Martino, 60, who is Argentine, has expressed a similar sentiment, and throughout this year he has pushed back at what he perceived as negative questions and challenged the narrative surrounding his team.
During a news conference the day before Mexico’s opening match against Poland on Tuesday, Martino was asked about the team’s lack of intensity. He took issue with the premise. Ochoa, 37, called coverage of the team “a show,” and said, “We don’t even talk about the sport anymore.”
Added Vela, 33: “The passion is so strong in Mexico that reality is lost a little. People only want to see you win and win by a lot of goals and to roll through teams. If not, people want to fire someone.”
In an effort to improve the team’s mental approach before the last World Cup, Mexico’s soccer federation and Osorio hired what they called a mental coach ahead of their trip to Russia.
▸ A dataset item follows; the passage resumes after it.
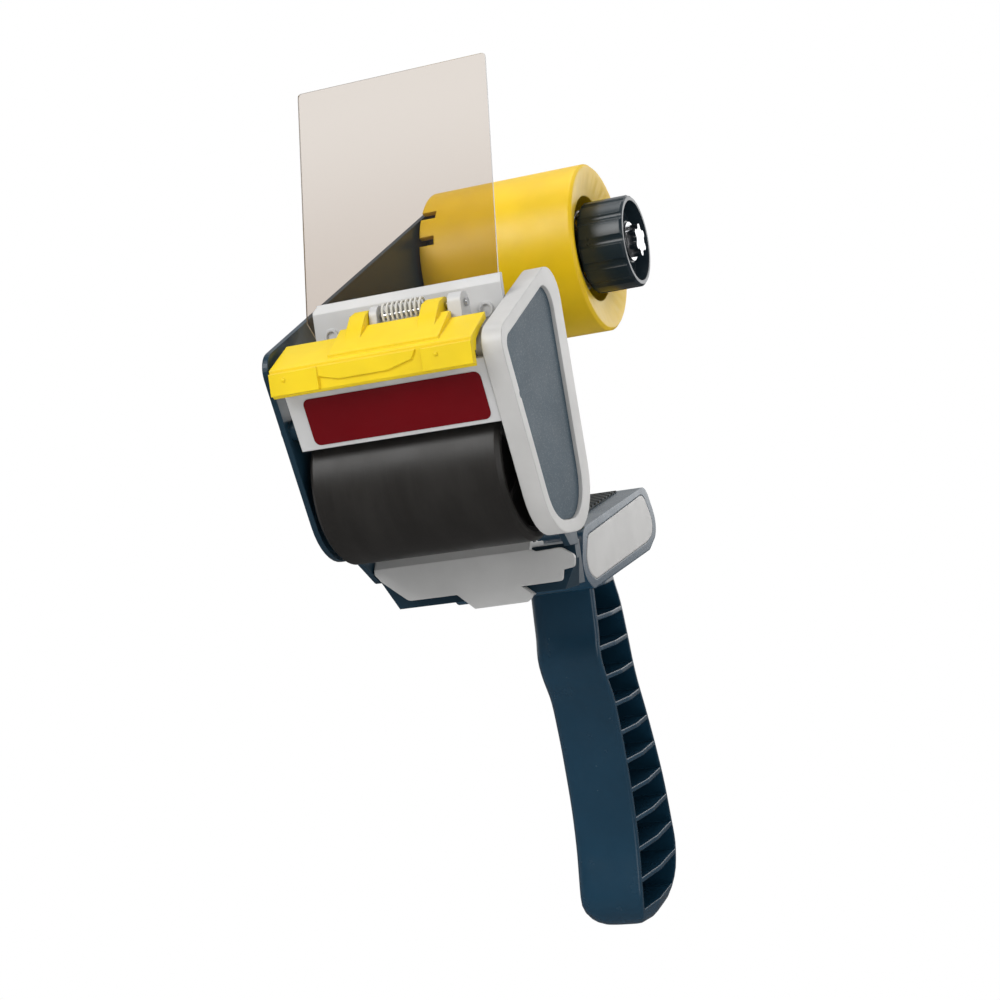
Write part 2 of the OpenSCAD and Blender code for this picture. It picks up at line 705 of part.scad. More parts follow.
module smoothing_plate() {
    y0 = wiper_y;
    t = wiper_t;
    top = -tray_top;
    color(light_grey) placed() difference() {
        union() {
            facing(y0, t) polygon(rounded([
                [-half + 0.6, top - 0.5, 0], [25.5, top - 0.5, 0], [27.5, top - 1.6, 1.5],
                [38.5, top - 1.2, 5], [44, top - 5, 2], [43.2, top - 9.5, 1.5], [38.2, top - 10.2, 0.6],
                [37.4, top - 14.4, 1.5], [20, top - 14.6, 0], [24.8, top - 18.6, 1.5],
                [21.5, top - 21, 1], [-0.8, top - 21.2, 1], [-7.8, top - 14.8, 1],
                [-29, top - 14.8, 4], [-40, top - 5.8, 2], [-half + 0.4, top - 2.4, 1]], 4));
            slab(-half + 0.6, 25.5 + half - 0.6) polygon([[y0, top - 0.6], [y0 + t, top - 1.4],
                [y0 + 4.6, top + 0.6], [y0 + 4.6, top], [rivet_y + 5, top],
                [rivet_y + 5, top + t], [y0 + 6, top + t], [y0 + 3.4, top + t + 0.9], [y0 + 2.6, top + t + 0.9]]);
            facing(y0 + t, 2.4) polygon([[20.6, top - 14.9], [24.4, top - 18.4], [22.4, top - 19.2],
                [18.8, top - 16]]);
        }
        for (x = rivet_x) translate([x, rivet_y, top - 1]) cylinder(h = t + 2, r = rivet_r);
    }
}

module plate_rivets() {
    top = -tray_top;
    color(steel) placed() for (x = rivet_x) translate([x, rivet_y, 0]) {
        translate([0, 0, top - tray_wall - 0.8]) cylinder(h = 0.8, r = rivet_r + 0.9);
        translate([0, 0, top - tray_wall]) cylinder(h = tray_wall + wiper_t, r = rivet_r);
        translate([0, 0, top + wiper_t]) cylinder(h = 1, r = rivet_r + 1.2);
    }
}

// ---- Hub ----

funnel = 3.6;
clip_angles = [60, 180, 300];

module hub_drum() {
    bore = sleeve_r + run_fit;
    color(yellow) placed() difference() {
        union() {
            turned(hub_y, hub_z) polygon([
                [hub_r - hub_wall, hub_x], [hub_r, hub_x], [hub_r, hub_end - 1.2],
                [hub_r - 1.2, hub_end], [hub_r - 2, hub_end], [mouth_r, hub_end - funnel],
                [mouth_r, web_x + web_t], [bore, web_x + web_t], [bore, hub_x + 1],
                [bore + 2.6, hub_x + 1], [bore + 2.6, web_x], [mouth_r + 2, web_x],
                [mouth_r + 2, hub_end - funnel - 2], [hub_r - hub_wall, hub_end - 5]]);
            translate([0, hub_y, hub_z]) for (a = [30 : 60 : 330]) rotate([a, 0, 0])
                translate([hub_x + 8, -0.9, bore + 1]) cube([web_x - hub_x - 7, 1.8, hub_r - hub_wall - bore]);
        }
        translate([0, hub_y, hub_z]) for (a = clip_angles) rotate([a, 0, 0])
            for (s = [-1, 1]) translate([hub_x - 1, s * 7 - 2.2, hub_r - hub_wall - 2]) cube([8, 4.4, 8]);
    }
}

module hub_sleeve() {
    color(white) placed() difference() {
        bar(-half + 1.2 + 0.02, web_x + web_t + half - 1.2, sleeve_r, hub_y, hub_z);
        bar(-half, web_x + web_t + half + 2, bolt_r + 0.02, hub_y, hub_z);
    }
}

module hub_bolt() {
    color(steel) placed() {
        bar(-half - plate_t, half + plate_t + knob_end - 2.4, bolt_r, hub_y, hub_z);
        translate([-half - plate_t - 3.6, hub_y, hub_z]) rotate([0, 90, 0])
            cylinder(h = 3.6, r = bolt_r + 3.2, $fn = 6);
    }
}

disc_x = web_x + web_t + 0.1;
cup_x = disc_x + disc_t;
cup_t = 1.2;
spring_mean_r = 17.4;
spring_wire = 1.8;

module brake_disc() {
    color([0.45, 0.36, 0.26]) placed() difference() {
        bar(disc_x, disc_t, mouth_r - 1, hub_y, hub_z);
        bar(disc_x - 1, disc_t + 2, bolt_r + 0.4, hub_y, hub_z);
    }
}

module spring_cup() {
    color(steel) placed() turned(hub_y, hub_z) polygon([
        [bolt_r + 0.4, cup_x], [mouth_r - 1.4, cup_x], [mouth_r - 1.4, cup_x + 3],
        [mouth_r - 2.4, cup_x + 3], [mouth_r - 2.4, cup_x + cup_t], [bolt_r + 0.4, cup_x + cup_t]]);
}

module brake_spring() {
    x0 = cup_x + cup_t + spring_wire / 2 + 0.1;
    x1 = knob_x - spring_wire / 2 - 0.3;
    color(steel) placed() translate([0, hub_y, hub_z])
        coil(spring_mean_r, spring_wire, x0, x1 - x0, 4, per_turn = 20);
}

module brake_knob() {
    r = knob_d / 2;
    dish = 6.5;
    flute_r = 3;
    color(navy) placed() difference() {
        turned(hub_y, hub_z) polygon([
            [bolt_r + run_fit, knob_x - 6], [10, knob_x - 6], [10, knob_x], [r - 0.8, knob_x],
            [r, knob_x + 0.8], [r, knob_end - 1], [r - 1, knob_end], [r - 2.6, knob_end],
            [r - 3.2, knob_end - dish], [10.5, knob_end - dish], [9.5, knob_end - 3.2],
            [bolt_r + run_fit, knob_end - 3.2]]);
        translate([0, hub_y, hub_z]) for (i = [0 : flutes - 1]) rotate([i * 360 / flutes, 0, 0])
            bar(knob_x - 1, knob_len + 2, flute_r, 0, r + flute_r - 1);
    }
}

module star_nut() {
    x = knob_end - 3.2;
    color(steel) placed() difference() {
        union() {
            bar(x, 1, 8.8, hub_y, hub_z);
            bar(x + 0.9, 4.3, 5.4, hub_y, hub_z);
            for (i = [0 : lobes - 1]) translate([0, hub_y, hub_z]) rotate([i * 360 / lobes, 0, 0])
                bar(x + 0.9, 4.3, 1.7, 0, 5.6);
        }
        bar(x - 1, 3.8, bolt_r, hub_y, hub_z);
    }
}

// ---- Grip ----

grip_r = 8;                     // left corners
side_bulge = 1.8;               // bow of the open side
back_rim = 5;                   // depth of the rear wall beside the pockets
loft_steps = 44;
// Front and back of the grip: [height, Y], from the roller axis, bottom up.
grip_front = [[-212, 146], [-210.6, 140.4], [-207, 134.6], [-201, 129.6], [-194, 129.8],
    [-176, 133.2], [-157, 134.4], [-134, 132.8], [-120, 130.8], [-106, 127.6], [-95.6, 121.4],
    [-89, 118.6], [-84, 118.3], [-77, 119.8], [-66, 120.5], [-45, 122]];
grip_back = [[-212, 166], [-210.6, 172.4], [-207, 179.6], [-202.5, 184.9], [-196, 191.4], [-185, 196.2],
    [-175, 195.4], [-155, 192.1], [-138, 187.1], [-119, 179.9], [-105, 173.8], [-94.5, 170.8],
    [-85, 169.2], [-66, 164.8], [-57, 160.1], [-45, 156]];
// Half width of the grip: [height, share of the full width].
grip_half = [[-212, 0.42], [-210.6, 0.66], [-207, 0.86], [-201, 0.97], [-194, 1], [-45, 1]];

// Slope of the station list p at its entry i.
function slope_at(p, i) = let(a = max(i - 1, 0), b = min(i + 1, len(p) - 1))
    (p[b][1] - p[a][1]) / (p[b][0] - p[a][0]);

// Value at the height z of the smooth curve through the stations p.
function along(p, z) = let(
    i = max([for (k = [0 : len(p) - 2]) p[k][0] <= z ? k : 0]),
    h = p[i + 1][0] - p[i][0], t = (z - p[i][0]) / h,
    m0 = slope_at(p, i) * h, m1 = slope_at(p, i + 1) * h)
    (2 * t * t * t - 3 * t * t + 1) * p[i][1] + (t * t * t - 2 * t * t + t) * m0
    + (3 * t * t - 2 * t * t * t) * p[i + 1][1] + (t * t * t - t * t) * m1;

// Cross-section of the grip at the height z.
function grip_outline(z) = let(
    w = along(grip_half, z) * grip_w / 2, f = along(grip_front, z), b = along(grip_back, z),
    r = min(grip_r, w - 1, (b - f) / 2 - 1))
    rounded([[-w, f, r], [w, f, 1.5], [w + side_bulge, f + 0.42 * (b - f), 20],
        [w - 1, b, min(4, r)], [-w, b, r]], 7);

// Cross-section of the space inside the grip, open to the side.
function grip_inside(z) = let(
    w = along(grip_half, z) * grip_w / 2 - grip_wall, f = along(grip_front, z) + grip_wall,
    b = along(grip_back, z) - back_rim, x = grip_w)
    rounded([[-w, f, grip_r - grip_wall], [x, f, 0], [x, b, 0], [-w, b, grip_r - grip_wall]], 7);

// Smooth body through the outlines listed from the bottom up at the heights zs.
module loft(outlines, zs) {
    n = len(outlines[0]);
    last = len(zs) - 1;
    points = [for (i = [0 : last]) for (q = outlines[i]) [q[0], q[1], zs[i]]];
    faces = concat([[for (k = [0 : n - 1]) k]],
        [for (i = [0 : last - 1]) for (k = [0 : n - 1]) let(m = (k + 1) % n)
            [i * n + k, (i + 1) * n + k, (i + 1) * n + m, i * n + m]],
        [[for (k = [n - 1 : -1 : 0]) last * n + k]]);
    polyhedron(points, faces);
}

block_half = block_w / 2;
block_top = -27.6;
block_rise = 0.129;
tongue_top = -tray_top - tray_wall - fit;
tongue_y = rivet_y + 4;
tongue_w = 54;
tongue_h = 10;
tray_screw_x = [-18, 18];
tray_screw_y = tray_y + 22;

module block_outline(m) {
    polygon(rounded([
        [76.5 + m * 5, -29.4 - m * 3.2, 8 - m * 2], [172 - m * 5, -15.6 - m * 3.6, 10 - m * 2],
        [184.5 - m * 5, -36.5 - m * 0.2, 9 - m * 2],
        [166 - m * 3, -45.2 + m * 3.6, 9 - m * 2], [80 + m * 5, -55.6 + m * 3.8, 6],
        [67.5 + m * 5, -48 + m * 1.5, 9 - m * 2]]));
}

pocket_top = -57;
pocket_low = -203;

// Levels of the pockets between the grip's ribs.
module pocket_levels() {
    pitch = (pocket_top - pocket_low) / pockets;
    difference() {
        polygon([[100, pocket_low - 1], [220, pocket_low + 2.5], [220, pocket_top + 2.5], [100, pocket_top - 1]]);
        for (i = [1 : pockets - 1]) let(z = pocket_top - i * pitch)
            polygon([[99, z - rib_t / 2 - 1], [221, z - rib_t / 2 + 2],
                [221, z + rib_t / 2 + 2], [99, z + rib_t / 2 - 1]]);
    }
}

module grip() {
    zs = concat([-212, -211.6, -210.6, -209, -207], [for (i = [1 : loft_steps]) -207 + 162 * i / loft_steps]);
    inside = [for (i = [0 : loft_steps]) pocket_low - 2 + (pocket_top - pocket_low + 6) * i / loft_steps];
    color(navy) placed() difference() {
        union() {
            loft([for (z = zs) grip_outline(z)], zs);
            slab(-block_half, block_w) block_outline(0);
            translate([-tongue_w / 2, tongue_y, tongue_top - tongue_h])
                cube([tongue_w, 74 - tongue_y, tongue_h]);
        }
        intersection() {
            loft([for (z = inside) grip_inside(z)], inside);
            slab(-grip_w, 3 * grip_w) pocket_levels();
        }
        slab(block_half - inset_t, inset_t + 1) block_outline(1);
        thumb_place() translate([0, 0, -1.5]) cube_mid([thumb_w + 2 * fit, thumb_len + 2 * fit, 4]);
        for (x = tray_screw_x) translate([x, tray_screw_y, tongue_top - 8]) cylinder(h = 9, r = screw_d / 2);
    }
}

thumb_len = 62;
thumb_mid = 132;

module thumb_place() {
    translate([0, thumb_mid, block_top + block_rise * (thumb_mid - 85)]) rotate([atan(block_rise), 0, 0]) children();
}

// Box centred in X and Y on its base.
module cube_mid(size) { translate([-size[0] / 2, -size[1] / 2, 0]) cube(size); }

module grip_panel() {
    color(light_grey) placed() slab(block_half - inset_t, inset_t + 0.2) block_outline(1.04);
}

module thumb_rest() {
    pitch = thumb_len / thumb_grooves;
    color([0.05, 0.12, 0.15]) placed() thumb_place() difference() {
        translate([0, 0, -1.5]) cube_mid([thumb_w, thumb_len, 2.9]);
        for (i = [0 : thumb_grooves - 1]) translate([-thumb_w, -thumb_len / 2 + (i + 0.5) * pitch, 2.2])
            rotate([0, 90, 0]) cylinder(h = 2 * thumb_w, r = 1.7, $fn = 24);
    }
}

// Screws from the tray down into the grip's tongue.
module grip_screws() {
    color(steel) placed() for (x = tray_screw_x) translate([x, tray_screw_y, -tray_top]) {
        cylinder(h = screw_head_t, r = screw_head_d / 2);
        translate([0, 0, -9]) cylinder(h = 9, r = screw_d / 2);
    }
}

side_frame();
right_frame();
right_panel();
front_plate();
label();
blade();
bridge();
blade_guard();
guard_pin();
guard_spring();
shield();
shield_clips();
roller_rubber();
roller_core();
roller_bushes();
roller_axle();
smoothing_plate();
plate_rivets();
hub_drum();
hub_sleeve();
hub_bolt();
brake_disc();
brake_spring();
spring_cup();
brake_knob();
star_nut();
grip();
grip_panel();
thumb_rest();
grip_screws();
frame_screws();
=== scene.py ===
"""Hand-held packing-tape dispenser, dressed for a studio view.

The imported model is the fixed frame: its parts keep their shapes and get finishes
here. Five of them are shown as copies of their own meshes with rounded edges.
"""

from __future__ import annotations

import logging
import math
from dataclasses import dataclass, field
from enum import Enum
from typing import Any, Sequence

import bmesh
import bpy
import numpy as np
from mathutils import Matrix, Vector

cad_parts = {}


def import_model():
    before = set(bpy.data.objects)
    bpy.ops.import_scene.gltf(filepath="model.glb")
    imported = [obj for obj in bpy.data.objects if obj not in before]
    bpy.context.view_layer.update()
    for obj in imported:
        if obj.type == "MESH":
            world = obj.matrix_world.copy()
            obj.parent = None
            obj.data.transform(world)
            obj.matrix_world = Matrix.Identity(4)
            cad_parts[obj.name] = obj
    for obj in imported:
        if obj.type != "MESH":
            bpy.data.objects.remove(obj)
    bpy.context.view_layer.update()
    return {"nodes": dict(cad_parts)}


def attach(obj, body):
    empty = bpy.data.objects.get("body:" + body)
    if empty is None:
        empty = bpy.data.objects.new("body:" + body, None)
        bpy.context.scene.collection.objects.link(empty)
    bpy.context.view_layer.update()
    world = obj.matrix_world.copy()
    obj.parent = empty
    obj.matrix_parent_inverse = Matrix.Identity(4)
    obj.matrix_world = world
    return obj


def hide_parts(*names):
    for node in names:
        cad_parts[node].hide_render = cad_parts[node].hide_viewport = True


LOG = logging.getLogger("dispenser")
MM = 0.001

# Place of the roller axis in the frame, from which the head's sizes are measured.
ROLLER_Y = -0.150
ROLLER_Z = 0.138


def head(x: float, y: float, z: float) -> tuple[float, float, float]:
    """Turns millimetres from the roller axis into the frame's metres."""
    return (x * MM, ROLLER_Y + y * MM, ROLLER_Z + z * MM)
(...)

Asked if the move had helped, Vela said, “We didn’t advance, so you draw your conclusion from that.”
Hirving Lozano, a forward who plays his club soccer at PSV Eindhoven in the Netherlands, said Mexico’s failure to win a knockout stage game was constantly on his mind. Rather than hiding from that record, Ochoa said it was important to talk about the topic “without fear.”
After outplaying Poland but settling for a scoreless draw, Mexico will meet an old foe, Argentina, on Saturday. Herrera said his team was motivated to transcend its past, for the players and their country.
“We haven’t advanced and we want to go further,” Ochoa said, “and we’re going to try to.”